Homeowners naturally want river views from their property. Great views can still be achieved while preserving the river’s traditional scene for homeowners, next-door neighbors, and those across the river, along with people traveling on the water.

As an arborist, landscaper, tree service or design professional, you can help keep the river beautiful by suggesting practical solutions, rather than clearcutting trees and laying bare clients’ hillsides.

Selective tree pruning, often called “limbing up,” allows property owners their wonderful views, while neighbors and river users still enjoy natural vistas. An effective rule of thumb is to “raise the canopy” by pruning the lower third of trees so residents can see under the foliage.

Beyond preserving our beautiful riverside scenery, your recommendations can benefit clients in other ways.

Naturally situated homes are ultimately more attractive for owners and for future real estate purchasers. Foundation and yard plantings enhance architecture, reduce erosion, help cool homes during summer, and help fight climate change!

Native plantings greatly benefit our natural ecosystems and habitat too.  With your advice, a home’s landscaping can provide vibrant colors throughout the growing season and the gorgeous reds and yellows that are a hallmark of fall in New England.

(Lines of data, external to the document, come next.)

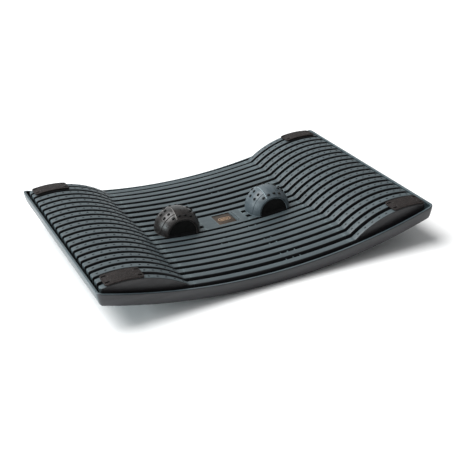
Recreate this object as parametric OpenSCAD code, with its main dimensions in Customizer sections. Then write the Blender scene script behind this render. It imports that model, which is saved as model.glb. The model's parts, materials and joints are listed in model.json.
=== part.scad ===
// Rocking balance board: a shallow curved tray that rocks on the floor, a dished
// deck of parallel bars and two raised foot pillows screwed into it, four rubber
// corner pads and two lift-off massage domes.
// X runs along the board's length (the rocking direction), Y across it, Z up.
// The origin is on the floor under the middle of the board.

/* [Board] */
// Length of the board
board_length = 505; // [490:1:520]
// Number of bars across the deck (odd)
bar_count = 21; // [19:2:23]
// Distance between bar centres
bar_pitch = 16; // [15.5:0.1:16.5]
// Width of one bar
bar_w = 10.8; // [10:0.1:11.5]
// From the deck's outer edge to the outside of the rim
edge_gap = 9.6; // [8:0.1:12]

/* [Rocker tray] */
// Radius of the tray's curved underside
tray_r = 842; // [800:1:950]
// Radius of the curve of the tray's rim
rim_arc_r = 852; // [800:1:950]
// Height of the tray wall
rim_h = 19.6; // [18:0.1:24]
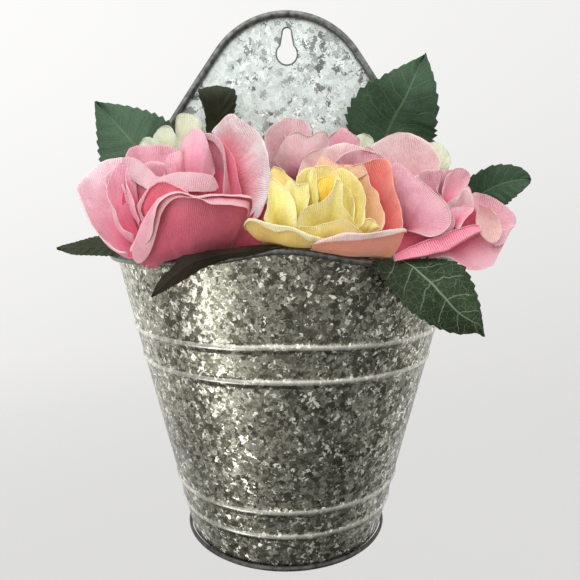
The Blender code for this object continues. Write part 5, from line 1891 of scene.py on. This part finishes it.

Native plantings may require less maintenance, and a natural yard won’t need the fertilizer, pesticides, herbicide that a lawn usually requires, saving homeowners money and leaving their land healthier. As our climate increasingly experiences dry or drought periods, native plantings need much less water, conserving another critical resource, especially if a home relies on a well.

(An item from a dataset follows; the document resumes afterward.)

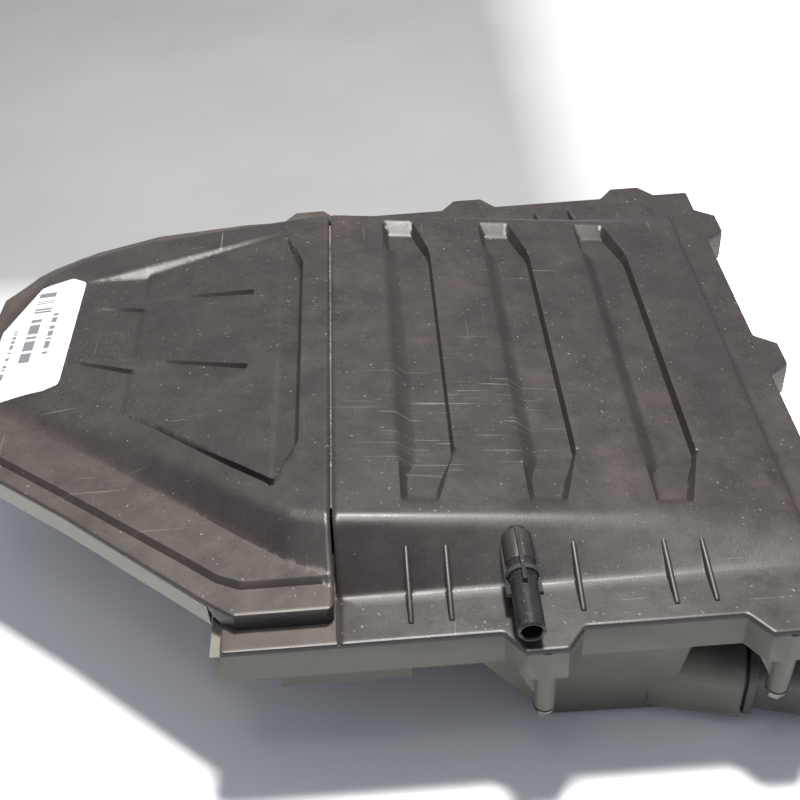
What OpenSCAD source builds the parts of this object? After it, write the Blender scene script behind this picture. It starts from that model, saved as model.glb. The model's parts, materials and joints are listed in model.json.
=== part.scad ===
// Panel air filter housing: a tub with a raw-air neck, a clamped panel element,
// and a screwed-down cover whose plenum runs left into a two-shell clean-air duct.
// X runs right, Y runs away from the front, Z is up. The housing rests on Z = 0.

/* [Flange] */
// Left-to-right size of the flange, without its screw tabs
flange_w = 282; // [270:1:300]
// Front-to-back size of the flange, without its screw tabs
flange_d = 346; // [335:1:360]
// Height of the cover flange's top above the surface the housing rests on
flange_z = 88; // [84:1:92]
// Thickness of the cover's flange plate
plate_t = 3; // [2.5:0.1:4]
// Height of the tub's outer rim
rim_h = 17; // [15:0.5:20]

/* [Cover] */
// Height of the dome above the flange at the duct seam
dome_high = 28; // [22:1:32]
// Fall of the dome's top for each millimetre to the right
dome_fall = 0.112; // [0.08:0.002:0.12]
// Rise of the duct's top for each millimetre to the right
duct_rise = 0.07; // [0.04:0.005:0.09]
// Wall thickness of the moulded shells
wall = 2.6; // [2:0.1:3]
// Depth of the long recesses in the dome
recess_depth = 6; // [3:0.5:8]
// Depth of the pocket in the duct's top
pocket_depth = 5; // [3:0.5:7]
// Distance from one recess to the next
recess_pitch = 58.4; // [50:0.2:60]

/* [Screws] */
// Radius of a screw's shank
screw_r = 2.5; // [2:0.1:3]
// Distance from the flange's edge out to a screw's axis
screw_out = 6; // [5:0.5:7]
// How far a screw tab stands out from the flange
tab_out = 11; // [10:0.5:13]

/* [Filter] */
// Height of the pleated pack
pleat_h = 32; // [26:1:34]
// Distance from one pleat to the next
pleat_pitch = 8; // [6:0.5:12]

/* [Ports] */
// Outer radius of the outlet collar
outlet_r = 29; // [26:0.5:30]
// Length of the outlet collar that a hose slides over
outlet_len = 20; // [16:1:26]
// Outer radius of the vent tube
vent_r = 6; // [5:0.25:7]
// Width of the raw-air neck
neck_w = 42; // [36:1:44]
// Height of the raw-air neck
neck_h = 32; // [28:1:33]
// Angle at which the raw-air neck turns towards the front
neck_turn = -15; // [-20:1:-8]

/* [Hidden] */
$fn = 48;

eps = 0.01;
// How much thinner the vent tube is behind its hose stop, and its wall there
vent_shoulder = 0.6;
vent_wall = 1;
// Clearance of parts that are pressed or clamped together
press_gap = 0.05;
slip_gap = 0.3;
// How far one solid runs into the next so that they join
overlap = 1;
hw = flange_w / 2;
hd = flange_d / 2;
plate_z = flange_z - plate_t;
rim_z = plate_z - rim_h;
// The dome starts at the duct seam
seam_x = -90;
dome_end = 119;
crease_front = -125;
crease_back = 132;
slope_front = -148;
slope_back = 148;
// Opening of the rim above the tub, and the seat that the element's frame rests in
open_w = 129;
open_d = 147;
seat_w = 134;
seat_d = 153;
seat_z = plate_z - 6;
// Screw tabs: places along each side of the flange
front_tabs = [-2, 102];
back_tabs = [-106, -2, 102];
right_tabs = [-131.5, 0, 133.5];
tab_base = 35;
tab_tip = 18;
screw_bore = screw_r + 0.3;
sleeve_r = 3.6;
insert_r = 3.4;
boss_r = 4.3;
post_low = 44;
post_tip_r = 4.7;
post_root_r = 5.3;
post_wall = 1.2;
web_low = post_low + 7;
web_root = [-12, -4];
head_z = 38;
screw_at = concat([for (x = front_tabs) [x, -hd - screw_out]], [for (x = back_tabs) [x, hd + screw_out]],
                  [for (y = right_tabs) [hw + screw_out, y]]);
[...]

fall foliage on Connecticut River

Working with the Commission

When the Connecticut River Gateway Commission reviews applications to local Zoning Boards of Appeals and Planning & Zoning Commissions, it may request that local approval be conditioned on limiting the removal of mature trees or call for planting native shrubs. If mature trees do need to be removed for construction, replacement trees can compensate for their loss.

The Gateway Commission will work with you and your clients to determine how landscaping and tree work can minimize negative impacts. We seek solutions that satisfy property owners, the Commission and local agencies.

The Commission’s goal is to work with professionals and homeowners in the lower river valley to keep the Zone beautiful and desirable for all.

Ferry ride

How to Easily Recognize the Zone

The “Conservation Zone” — the area in 8 towns precisely defined in state law as where the Gateway Commission preserves the “natural and traditional river scene” — can be identified in simpler terms. It is that visible area you can see if you’re on the river in a boat or looking across the river from the opposite shore.